[START OF Exercise input]

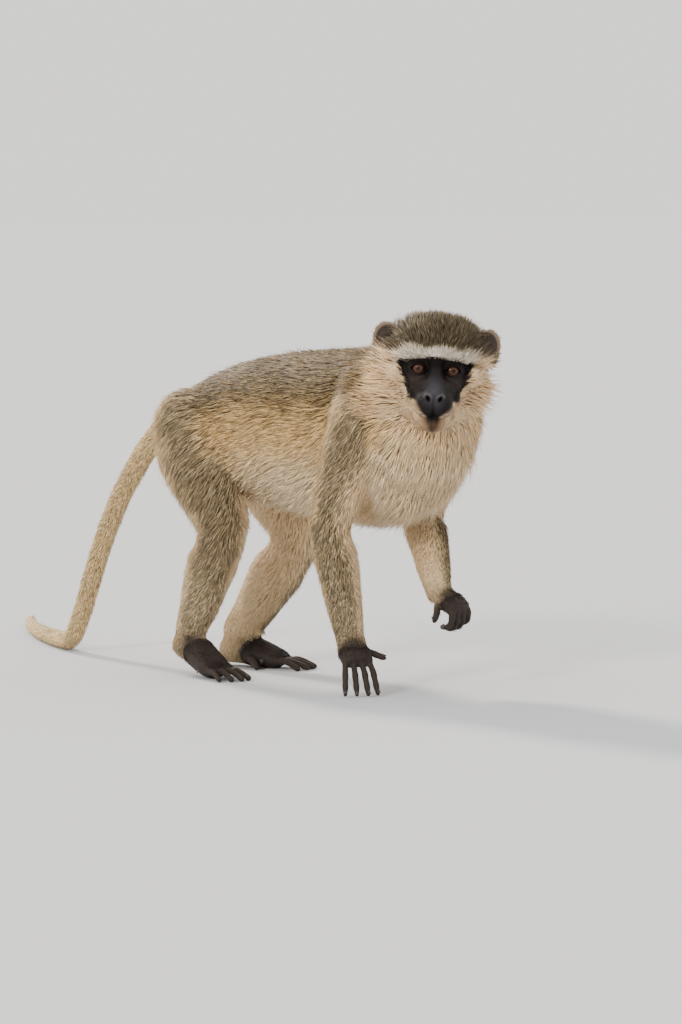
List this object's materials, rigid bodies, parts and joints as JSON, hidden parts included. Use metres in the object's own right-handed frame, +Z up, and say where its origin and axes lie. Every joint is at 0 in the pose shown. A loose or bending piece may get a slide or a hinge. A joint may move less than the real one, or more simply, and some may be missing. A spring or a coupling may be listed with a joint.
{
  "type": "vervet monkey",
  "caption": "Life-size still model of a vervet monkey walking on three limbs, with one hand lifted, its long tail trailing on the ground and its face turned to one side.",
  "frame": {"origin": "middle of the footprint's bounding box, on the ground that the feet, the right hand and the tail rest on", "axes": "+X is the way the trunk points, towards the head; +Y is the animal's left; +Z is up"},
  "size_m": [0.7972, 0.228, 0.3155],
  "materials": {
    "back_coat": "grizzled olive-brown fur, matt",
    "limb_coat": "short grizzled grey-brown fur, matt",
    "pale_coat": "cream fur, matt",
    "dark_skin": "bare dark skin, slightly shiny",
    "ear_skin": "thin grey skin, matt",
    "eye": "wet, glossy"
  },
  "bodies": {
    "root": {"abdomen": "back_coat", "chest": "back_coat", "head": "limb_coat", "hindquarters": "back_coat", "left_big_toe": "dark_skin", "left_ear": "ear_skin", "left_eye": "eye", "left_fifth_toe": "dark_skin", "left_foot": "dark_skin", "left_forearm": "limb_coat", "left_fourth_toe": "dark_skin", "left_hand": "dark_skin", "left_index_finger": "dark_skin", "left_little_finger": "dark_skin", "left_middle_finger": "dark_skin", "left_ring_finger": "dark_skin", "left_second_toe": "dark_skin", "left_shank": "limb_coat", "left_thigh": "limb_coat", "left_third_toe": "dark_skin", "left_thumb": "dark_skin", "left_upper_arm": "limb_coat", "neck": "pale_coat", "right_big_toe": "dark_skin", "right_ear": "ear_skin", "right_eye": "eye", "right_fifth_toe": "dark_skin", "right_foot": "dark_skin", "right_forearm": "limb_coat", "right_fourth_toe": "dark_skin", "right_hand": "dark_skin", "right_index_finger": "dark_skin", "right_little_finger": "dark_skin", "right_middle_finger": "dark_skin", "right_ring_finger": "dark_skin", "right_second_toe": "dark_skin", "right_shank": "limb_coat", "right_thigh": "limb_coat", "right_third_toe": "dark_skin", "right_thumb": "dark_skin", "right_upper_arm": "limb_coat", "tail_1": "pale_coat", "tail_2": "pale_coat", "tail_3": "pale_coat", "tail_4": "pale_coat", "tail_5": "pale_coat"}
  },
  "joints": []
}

[END OF Exercise input]
[START OF Exercise input]

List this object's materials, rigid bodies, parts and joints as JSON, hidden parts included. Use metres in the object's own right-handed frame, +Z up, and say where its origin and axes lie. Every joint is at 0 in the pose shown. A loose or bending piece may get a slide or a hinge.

[END OF Exercise input]
[START OF Exercise input]

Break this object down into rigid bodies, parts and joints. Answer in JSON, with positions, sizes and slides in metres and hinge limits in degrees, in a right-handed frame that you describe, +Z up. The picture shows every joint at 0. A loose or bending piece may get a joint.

[END OF Exercise input]

Check each line above for the word "that" and say how many have it, with nothing else.

** Solution for this problem **
2